En cas de violation, une peine de prison de trois à cinq ans et une amende de 25 000 roupies indiennes (307 dollars) sont prévues, tandis que la peine de prison est portée à 10 ans et l’amende à 50 000 roupies (614 dollars) pour ceux qui convertissent des mineurs, des femmes et des personnes appartenant aux communautés « Scheduled Castes et Scheduled Tribes », considérées comme des groupes marginalisés et vulnérables.

Selon la procédure établie, si une personne a l’intention de changer de foi, le ministre du culte doit en informer le magistrat, qui l’annoncera publiquement sur un panneau d’affichage, en attendant les objections qui, le cas échéant, seront examinées.

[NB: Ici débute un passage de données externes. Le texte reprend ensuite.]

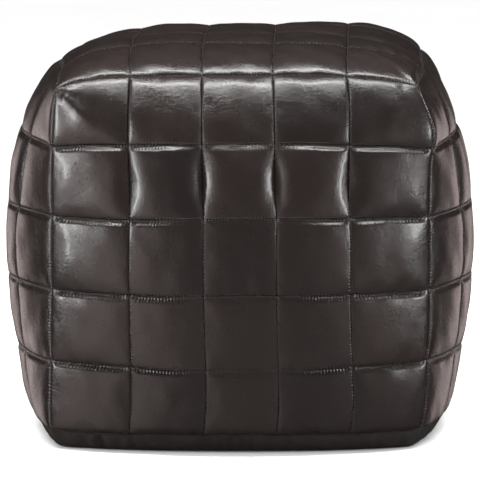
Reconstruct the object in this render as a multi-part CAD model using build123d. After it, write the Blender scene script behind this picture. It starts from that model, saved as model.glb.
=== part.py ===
from build123d import *

import math
import os

import numpy as np

# A square leather pouf: twenty-five patches on each side and on the top, sewn edge to edge,
# over a stuffed liner. Its base is a plain panel in two halves, closed by a zip.
# Origin: bottom centre. +X right, +Y towards the back, +Z up. Millimetres.

# Form, measured along the seams
CORNER_SEAM_SPAN = 340.0        # from one corner seam to the next, at mid height
TOP_SEAM_HEIGHT = 346.0         # seam round the top, at the middle of a side
BASE_SEAM_HEIGHT = 21.0         # seam round the base, at the middle of a side
CROWN = 31.0                    # rise of the top's centre above its seam
TOP_TAPER = 3.3                 # how far the top corners pull in
TOP_CORNER_DROOP = 10.0         # drop of the top seam at a corner
BASE_CORNER_LIFT = 4.5          # rise of the base seam at a corner
MIDDLE_BULGE = 54.0             # swell of a side beyond its corner seams, at its widest
TOP_BULGE = 14.6                # the same at the top seam
BASE_BULGE = 30.0               # the same at the base seam
WIDEST_LEVEL = -0.08            # height of the widest level, from -1 at the base to 1 at the top
LEVEL_POWER = 2.56              # how squarely the swell fades towards top and base
BULGE_POWER = 2.67              # how squarely a side swells between its corner seams
CROWN_POWER = 3.75              # how squarely the top swells between its edges
CORNER_POWER = 6                # how close to a corner its seam begins to droop or lift
COLUMN_EASE = -0.019            # outer columns a little wider than the middle one
ROW_EASE = 0.068                # outer rows a little lower than the middle one

# Leather cover
PATCHES = 5                     # patches along each edge of a face
LEATHER = 1.4                   # thickness of the leather
PUFF = 4.0                      # rise of a patch's middle above its seams
SEAM_GAP = 1.6                  # between two patches of one face
EDGE_GAP = 1.5                  # from a patch to the corner, top or base seam
THREAD = 0.8                    # thickness of the sewing thread
THREAD_DEPTH = 0.6              # depth of a thread's middle below the seam line
THREAD_END_GAP = 4.0            # where a thread stops short of the next seam

# Base panel
BASE_PANEL = 1.6                # thickness
FLAT_SHARE = 0.8                # share of the base that lies flat
SKIRT_POWER = 2.2               # how squarely the base turns up to its seam
TROUGH_HALF_WIDTH = 20.0        # recess that keeps the zip off the floor
TROUGH_HEIGHT = 7.0

# Liner and stuffing
LINER_DEPTH = 1.9               # below the seam line
LINER = 1.2                     # thickness
STUFFING_DEPTH = 3.4            # below the seam line
LINER_TROUGH_HALF_WIDTH = 45.0
LINER_TROUGH_HEIGHT = 13.0

# Zip, along X under the middle of the base
ZIP_OPENING = 12.0              # between the two halves of the base panel
ZIP_TAPE = 0.6                  # thickness
ZIP_TAPE_DEPTH = 1.7            # above the base panel's underside
ZIP_TAPE_HALF_WIDTH = 13.0
ZIP_TAPE_INNER = 2.9            # from the centre line to the tape's edge
ZIP_TAPE_HALF_LENGTH = 156.0
CHAIN_INNER = 0.6               # from the centre line to the teeth
CHAIN_OUTER = 2.5
CHAIN_HEIGHT = 2.4
CHAIN_HALF_LENGTH = 145.8
STOP_LENGTH = 3.0
STOP_HEIGHT = 2.8
TACK_GAP = 1.0                  # from the panel's edge to its row of stitches
TACK_THICKNESS = 0.6
TACK_CLEARANCE = 0.05

SLIDER_LENGTH = 13.0
SLIDER_WIDTH = 9.8
SLIDER_PLATE = 1.2
SLIDER_GAP = 2.8                # between its two plates
SLIDER_FLANGE = 0.8
SLIDER_TAPE_SLOT = 1.0
SLIDER_DIVIDER = 0.8
SLIDER_CORNER = 2.5
SLIDER_CLOSED_X = 138.0
BAIL_LENGTH = 9.0
BAIL_WIDTH = 1.6
BAIL_THICKNESS = 0.9
TAB_LENGTH = 24.0
TAB_WIDTH = 7.0
TAB_THICKNESS = 1.1
TAB_CLEARANCE = 0.35            # all round the bar that the tab turns on
TAB_WINDOW_LENGTH = 5.4
TAB_WINDOW_WIDTH = 2.6
TAB_BAR_LENGTH = 4.4
TAB_HOLE_RADIUS = 1.3

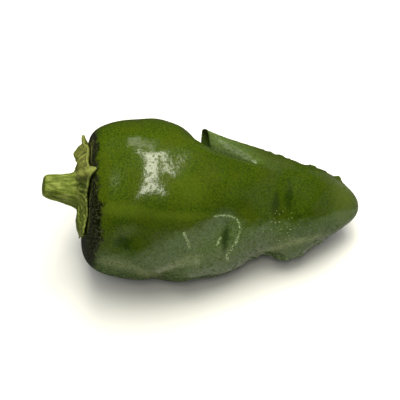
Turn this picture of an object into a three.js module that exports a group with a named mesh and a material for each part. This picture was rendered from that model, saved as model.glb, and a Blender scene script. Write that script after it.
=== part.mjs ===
// A green chilli pepper of the jalapeno type, as picked, lying on its side on a flat surface.
// It is a plump, dented pod with a blunt tip, a thin ribbed calyx on its shoulder and a short cut stem.
// Millimetres, +Z up. The pepper lies along X with its stem at -X, and the side with the deeper dents
// looks towards -Y. The origin is on the surface, under the middle of the whole pepper.
import * as THREE from "three";

// Driving dimensions
const POD_LENGTH = 65.6;
const POD_RADIUS = 19.4;
const CALYX_RADIUS = 10.0; // between its teeth
const STEM_LENGTH = 8.4;
const STEM_RADIUS = 2.75; // just behind the cut end
const REST_TILT = THREE.MathUtils.degToRad(12.5); // the pod is a cone, so its tip lies lower than its stem
const CONTACT_DEPTH = 0.45; // how far the soft wall flattens where it rests
const CLEARANCE = 0.3; // between the calyx and its neighbours

// Mesh fineness
const POD_RINGS = 80;
const POD_SIDES = 72;
const CALYX_SIDES = 90;
const STEM_SIDES = 40;

// Control points of the pod's outline, from the stem end to the tip:
// distance along the pod as a share of its length, radius as a share of its largest.
const POD_OUTLINE = [
  [0.018, 0],
  [0.013, 0.28],
  [0.002, 0.55],
  [0.01, 0.78],
  [0.06, 0.895],
  [0.14, 0.965],
  [0.235, 1.0],
  [0.33, 0.985],
  [0.43, 0.91],
  [0.53, 0.815],
  [0.62, 0.68],
  [0.71, 0.615],
  [0.795, 0.56],
  [0.88, 0.42],
  [0.945, 0.26],
  [0.993, 0.12],
  [1.002, 0],
];

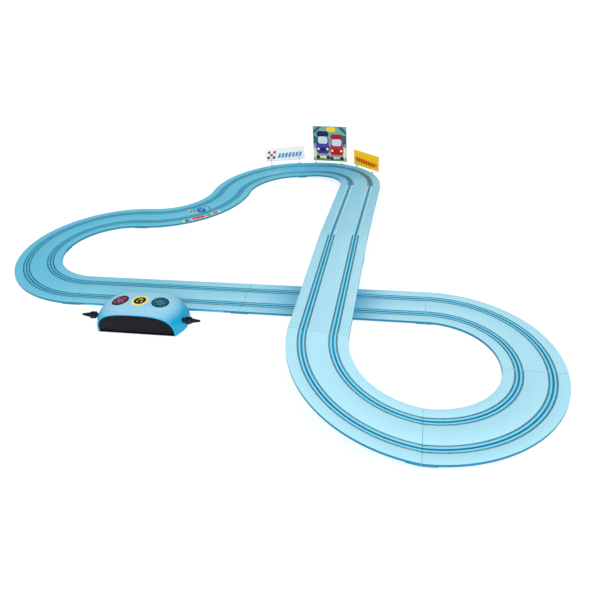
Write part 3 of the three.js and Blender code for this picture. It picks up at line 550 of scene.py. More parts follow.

Par la suite, si aucun doute n’est apparu, l’intéressé sera convoqué par le magistrat pour vérifier son identité et confirmer le contenu de la déclaration. En outre, les membres de la famille, les proches ou les amis d’une personne qui prétend avoir changé de croyance peuvent déposer une « plainte pour conversion forcée » devant le tribunal.

La pratique consistant à proposer des règlements qui réglementent ou limitent la conversion religieuse s’est installée depuis quelques années dans la Fédération indienne, grâce au parti nationaliste Bharatiya Janata Party. Plusieurs États du nord, de l’ouest et de l’est de l’Inde, comme l’Uttar Pradesh, l’Himachal Pradesh, le Gujarat, le Chhattisgarh, l’Odisha, le Madhya Pradesh, l’Arunachal Pradesh, l’Uttarakhand et le Jharkhand, ont adopté des lois restreignant les conversions religieuses. Le Karnataka, dans le sud de l’Inde, est le dernier à avoir promulgué une telle loi. Les chrétiens indiens se sont toujours opposés à ces mesures et, dans certains cas, ont intenté des actions en justice.